Within a year, my four siblings and I were placed in foster care in Michigan. We were not warned. We were not consulted. We were thirteen, eleven, nine, seven, and five years old. On the day we entered care, the state of Michigan quietly applied to the Social Security Administration to become the representative payee for my survivor benefits. Unlike most foster kids, I knew — and I've spent years since fighting to end the practice.
Every month for the next three years, the check my father had earned for me was redirected. Over $18,000 in total, silently intercepted to reimburse the state for the cost of my own foster care. Care the state was already required, by federal and state law, to pay for. It would not have made me rich. It would have meant a security deposit. A car. The first semester of a degree. A foundation for a future.
Most foster kids never find out. By the time they age out, the money is gone.

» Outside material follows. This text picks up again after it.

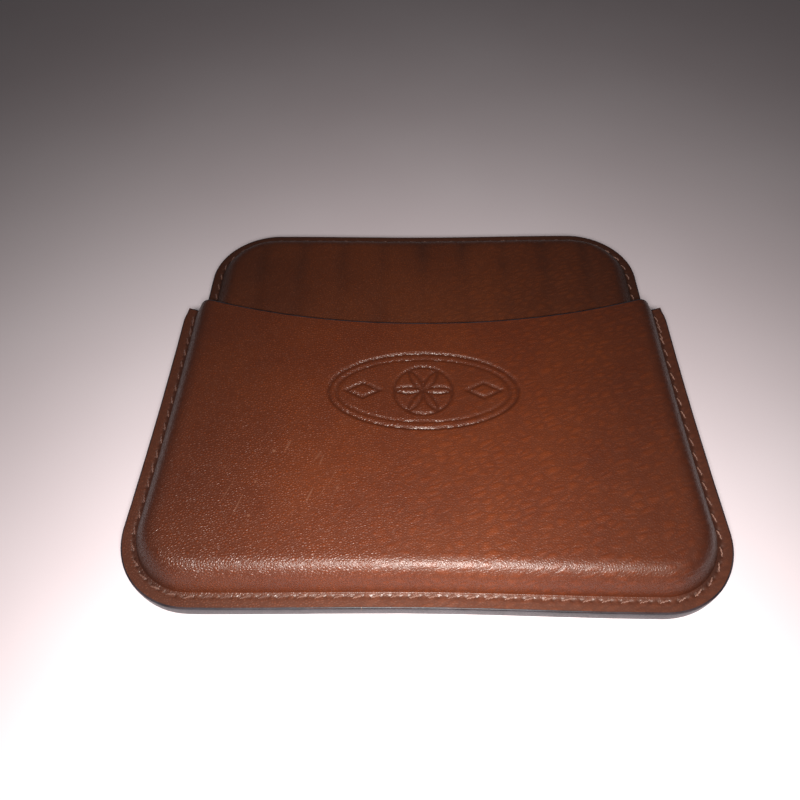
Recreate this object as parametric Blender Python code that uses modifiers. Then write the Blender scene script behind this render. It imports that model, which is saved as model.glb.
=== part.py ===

I went on to graduate from the University of Michigan. And I started asking questions. The questions led to the Congressional Research Service report. The CRS report led to a $179 million figure for one year. The figure led to the rest of you: tens of thousands of children, just like me, whose money has been quietly taken in the name of double-billing the same care the state was already paying for.
I testified before the Michigan Senate. I testified, virtually, before the Kansas House. My story has been carried by CBS Sunday Morning, NPR, The Detroit News, and The Marshall Project. In May of this year, I sat across the table from Assistant Secretary Alex Adams of the U.S. Administration for Children & Families. He committed the federal government to ending this practice for orphans and for disabled foster youth both — and ACF is actively working on the SSI side as well.
That is the breakthrough. It is also not the finish line. Executive commitments can be reversed. A permanent fix needs Congress.